**AIM OF THE TASK**
Would you return the complete listing below word for word?

**DATA SHOWN**

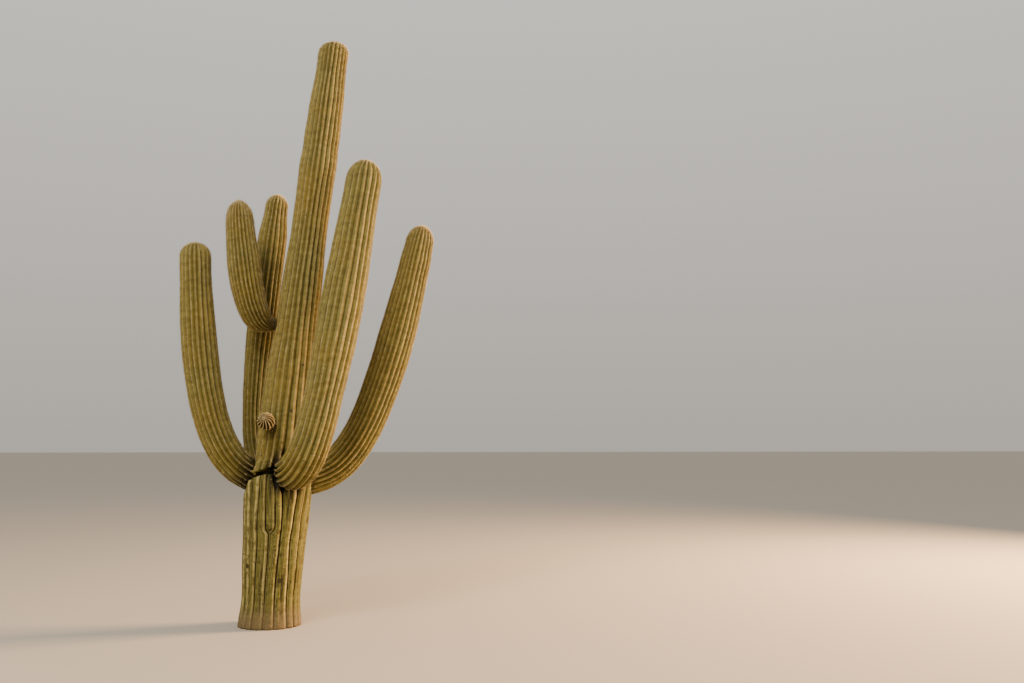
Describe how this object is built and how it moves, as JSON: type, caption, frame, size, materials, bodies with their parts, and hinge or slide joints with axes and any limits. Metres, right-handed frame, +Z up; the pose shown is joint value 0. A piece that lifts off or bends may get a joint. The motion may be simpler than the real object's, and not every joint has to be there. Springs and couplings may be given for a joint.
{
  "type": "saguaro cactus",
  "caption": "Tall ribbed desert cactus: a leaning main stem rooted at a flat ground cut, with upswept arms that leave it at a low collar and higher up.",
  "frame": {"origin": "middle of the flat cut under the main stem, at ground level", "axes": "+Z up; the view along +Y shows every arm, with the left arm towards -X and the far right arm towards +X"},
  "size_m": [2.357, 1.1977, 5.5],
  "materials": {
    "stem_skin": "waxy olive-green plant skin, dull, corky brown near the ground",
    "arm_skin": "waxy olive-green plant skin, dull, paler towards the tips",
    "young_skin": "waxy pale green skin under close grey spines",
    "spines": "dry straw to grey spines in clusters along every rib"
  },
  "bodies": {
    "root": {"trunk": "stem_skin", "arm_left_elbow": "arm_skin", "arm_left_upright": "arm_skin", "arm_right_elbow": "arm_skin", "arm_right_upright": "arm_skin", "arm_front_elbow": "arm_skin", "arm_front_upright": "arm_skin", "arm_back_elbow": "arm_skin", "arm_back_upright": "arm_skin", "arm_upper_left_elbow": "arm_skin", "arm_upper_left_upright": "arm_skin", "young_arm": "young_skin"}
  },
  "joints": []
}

**IN RESPONSE**
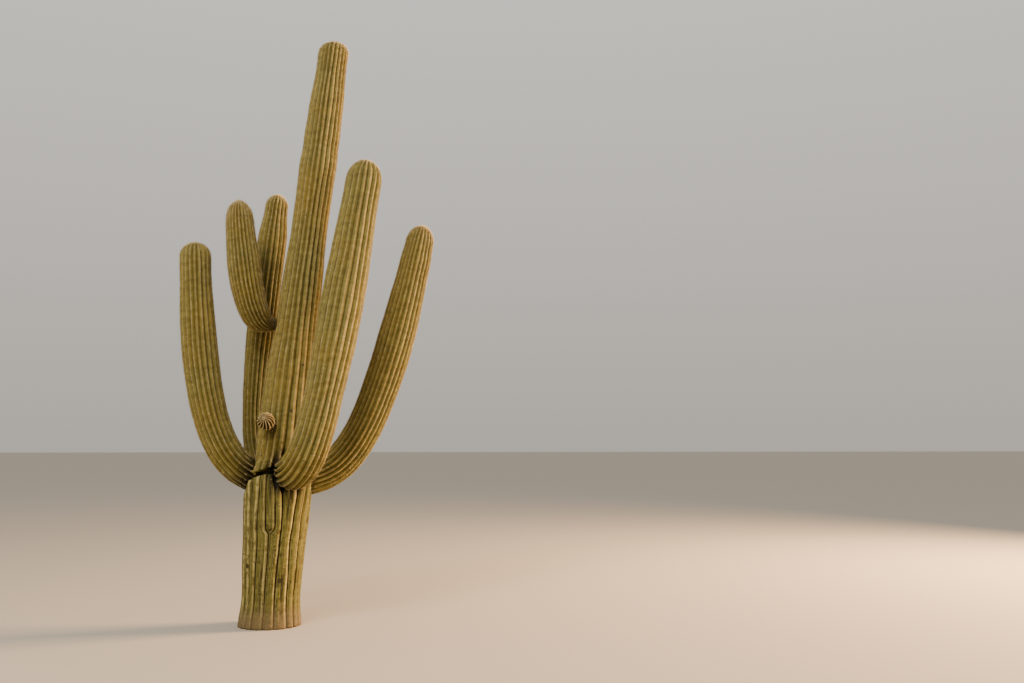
Describe how this object is built and how it moves, as JSON: type, caption, frame, size, materials, bodies with their parts, and hinge or slide joints with axes and any limits. Metres, right-handed frame, +Z up; the pose shown is joint value 0. A piece that lifts off or bends may get a joint. The motion may be simpler than the real object's, and not every joint has to be there. Springs and couplings may be given for a joint.
{
  "type": "saguaro cactus",
  "caption": "Tall ribbed desert cactus: a leaning main stem rooted at a flat ground cut, with upswept arms that leave it at a low collar and higher up.",
  "frame": {"origin": "middle of the flat cut under the main stem, at ground level", "axes": "+Z up; the view along +Y shows every arm, with the left arm towards -X and the far right arm towards +X"},
  "size_m": [2.357, 1.1977, 5.5],
  "materials": {
    "stem_skin": "waxy olive-green plant skin, dull, corky brown near the ground",
    "arm_skin": "waxy olive-green plant skin, dull, paler towards the tips",
    "young_skin": "waxy pale green skin under close grey spines",
    "spines": "dry straw to grey spines in clusters along every rib"
  },
  "bodies": {
    "root": {"trunk": "stem_skin", "arm_left_elbow": "arm_skin", "arm_left_upright": "arm_skin", "arm_right_elbow": "arm_skin", "arm_right_upright": "arm_skin", "arm_front_elbow": "arm_skin", "arm_front_upright": "arm_skin", "arm_back_elbow": "arm_skin", "arm_back_upright": "arm_skin", "arm_upper_left_elbow": "arm_skin", "arm_upper_left_upright": "arm_skin", "young_arm": "young_skin"}
  },
  "joints": []
}